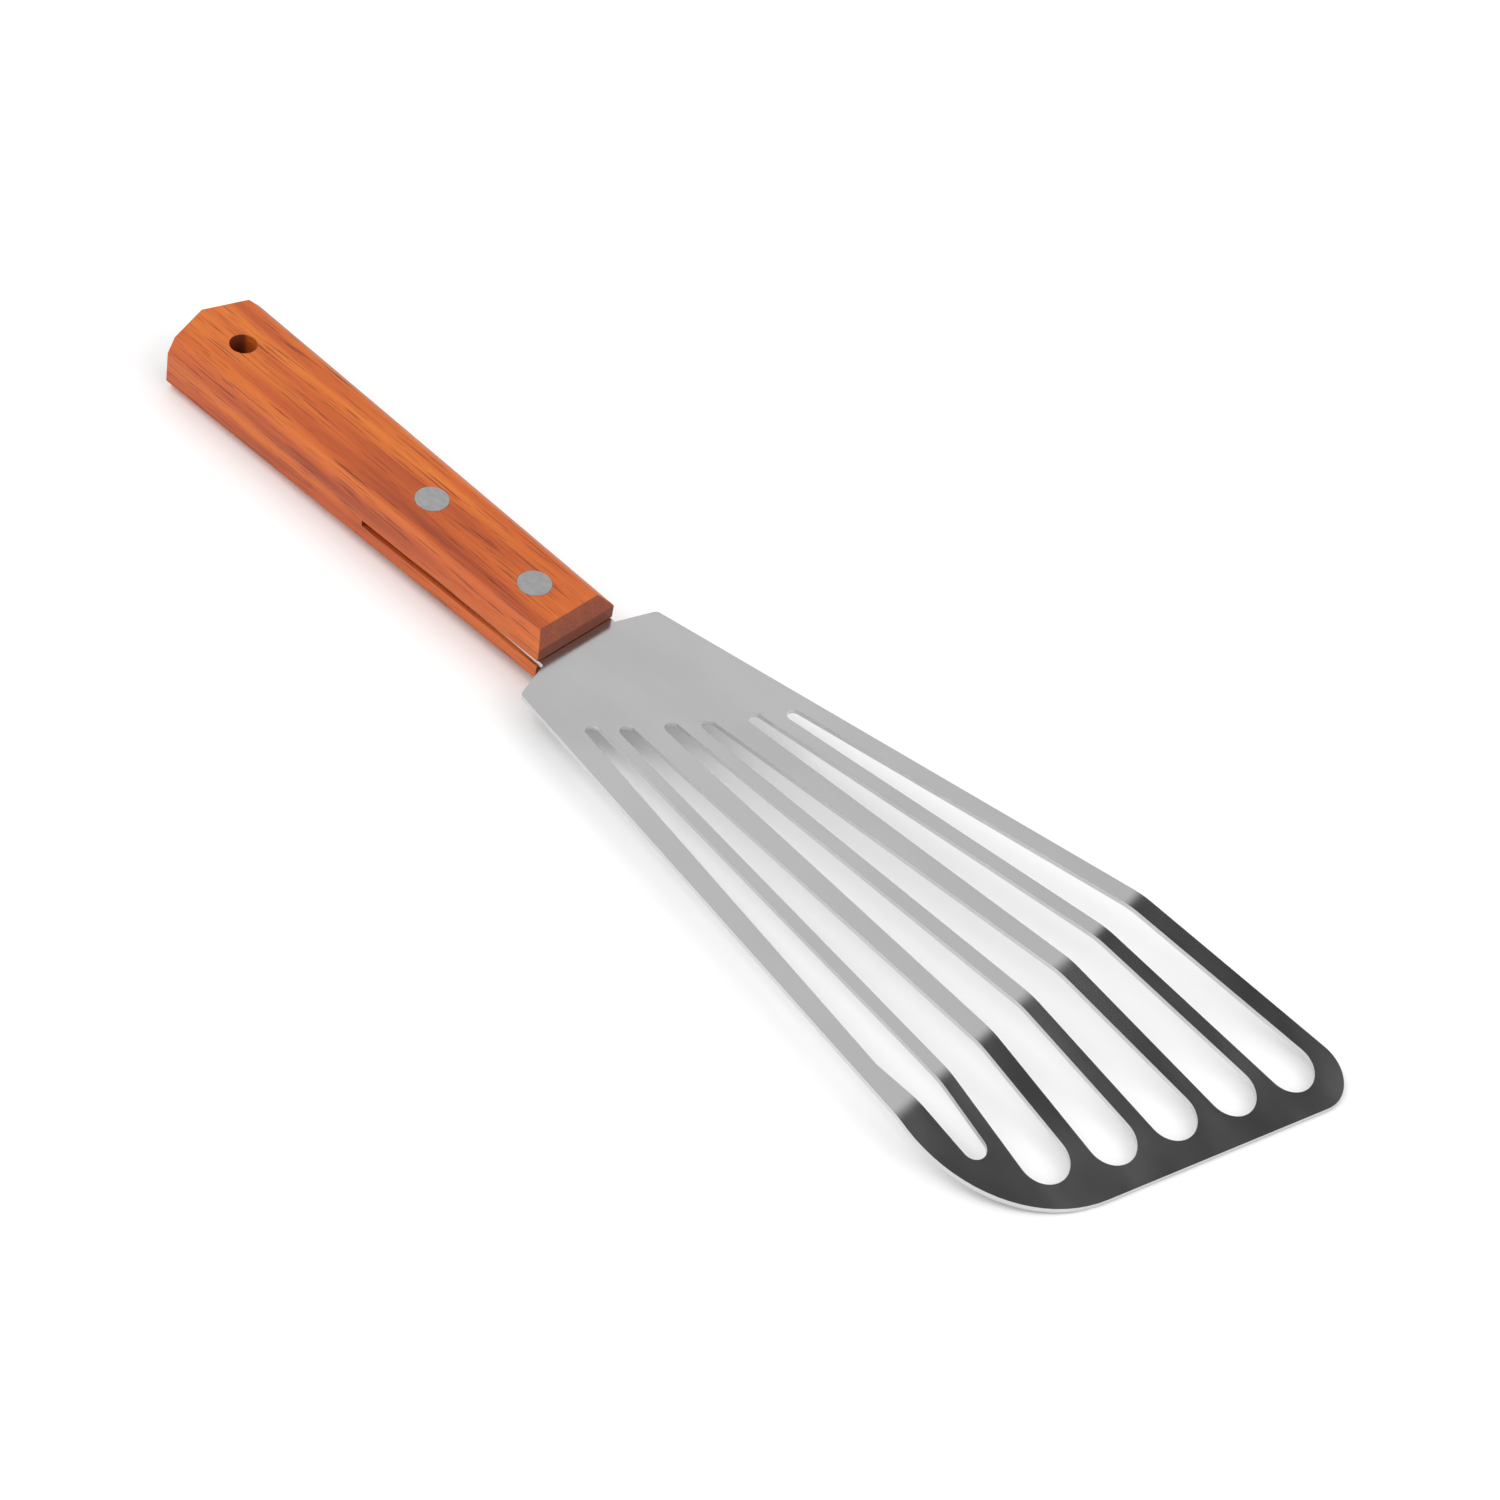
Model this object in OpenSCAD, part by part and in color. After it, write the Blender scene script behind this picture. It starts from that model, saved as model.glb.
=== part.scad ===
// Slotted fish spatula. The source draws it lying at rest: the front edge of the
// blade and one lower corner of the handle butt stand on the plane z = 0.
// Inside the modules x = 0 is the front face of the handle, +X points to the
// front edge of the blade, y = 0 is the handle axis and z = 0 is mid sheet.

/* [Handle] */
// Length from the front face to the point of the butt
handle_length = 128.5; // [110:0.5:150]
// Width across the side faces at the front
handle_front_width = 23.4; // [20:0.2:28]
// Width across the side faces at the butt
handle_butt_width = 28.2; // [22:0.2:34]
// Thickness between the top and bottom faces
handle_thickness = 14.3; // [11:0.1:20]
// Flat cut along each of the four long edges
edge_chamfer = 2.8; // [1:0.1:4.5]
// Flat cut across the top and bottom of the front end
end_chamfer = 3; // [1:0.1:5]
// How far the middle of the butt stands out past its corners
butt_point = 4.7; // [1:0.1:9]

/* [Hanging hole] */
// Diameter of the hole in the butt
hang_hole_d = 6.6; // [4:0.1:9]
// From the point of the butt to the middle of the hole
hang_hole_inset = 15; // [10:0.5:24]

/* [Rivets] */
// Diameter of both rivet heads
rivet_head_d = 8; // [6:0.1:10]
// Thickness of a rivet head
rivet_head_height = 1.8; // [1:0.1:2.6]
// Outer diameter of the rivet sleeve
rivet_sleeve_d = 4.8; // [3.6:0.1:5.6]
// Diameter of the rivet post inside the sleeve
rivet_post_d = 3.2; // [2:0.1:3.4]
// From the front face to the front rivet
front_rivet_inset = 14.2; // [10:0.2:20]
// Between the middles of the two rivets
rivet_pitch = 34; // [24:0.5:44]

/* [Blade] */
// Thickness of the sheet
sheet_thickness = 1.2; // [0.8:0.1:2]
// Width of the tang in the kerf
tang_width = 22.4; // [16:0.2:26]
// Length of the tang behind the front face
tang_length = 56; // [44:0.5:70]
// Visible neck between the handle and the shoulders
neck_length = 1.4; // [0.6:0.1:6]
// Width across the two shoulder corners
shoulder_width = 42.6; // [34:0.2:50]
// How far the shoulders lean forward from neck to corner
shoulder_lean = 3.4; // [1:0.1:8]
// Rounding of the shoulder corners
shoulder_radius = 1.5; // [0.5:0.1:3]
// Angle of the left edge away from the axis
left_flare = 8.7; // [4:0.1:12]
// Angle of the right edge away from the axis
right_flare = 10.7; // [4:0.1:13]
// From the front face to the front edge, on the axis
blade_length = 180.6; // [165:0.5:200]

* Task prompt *
Exactly as they stand, set down the lines from the top of the data through the line with "is mid sheet.".

* Task output *
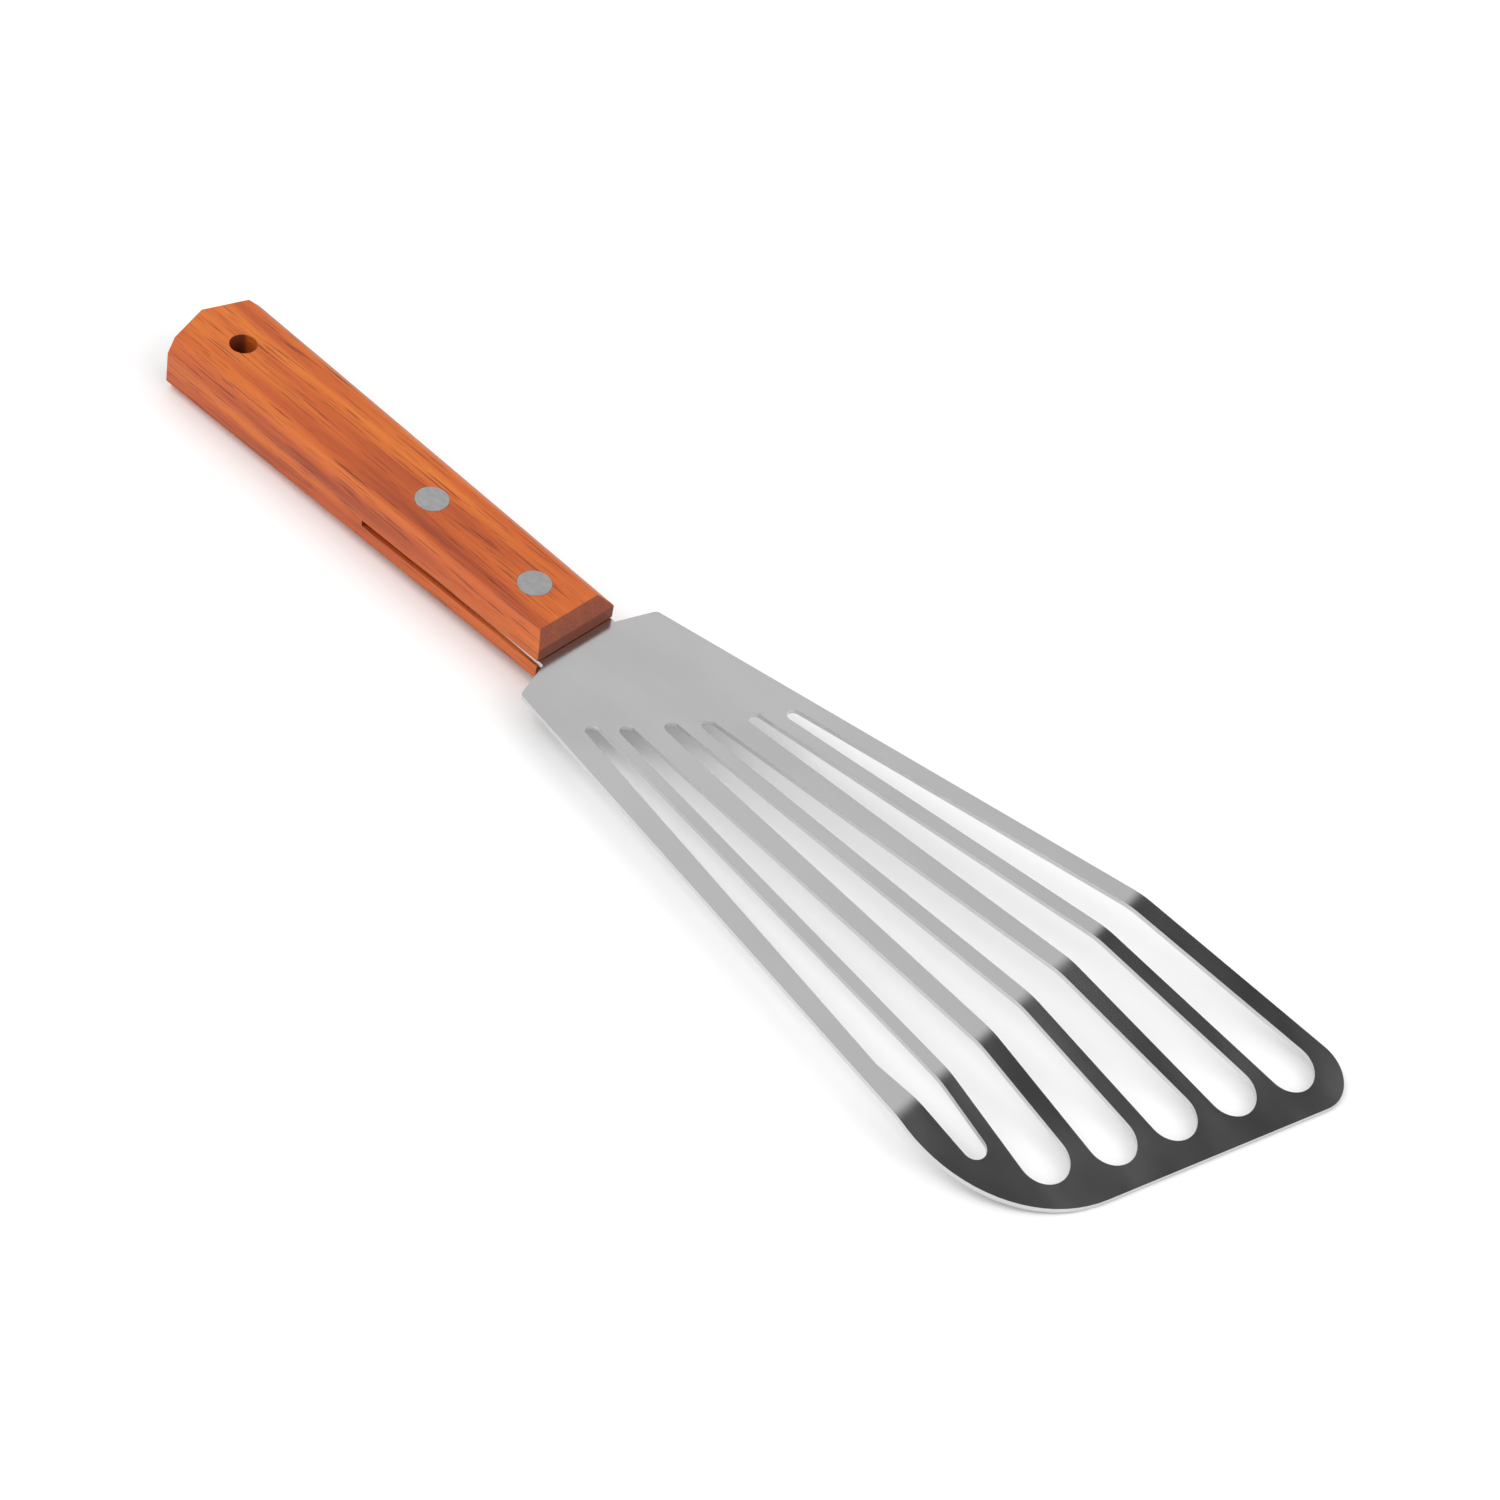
Model this object in OpenSCAD, part by part and in color. After it, write the Blender scene script behind this picture. It starts from that model, saved as model.glb.
=== part.scad ===
// Slotted fish spatula. The source draws it lying at rest: the front edge of the
// blade and one lower corner of the handle butt stand on the plane z = 0.
// Inside the modules x = 0 is the front face of the handle, +X points to the
// front edge of the blade, y = 0 is the handle axis and z = 0 is mid sheet.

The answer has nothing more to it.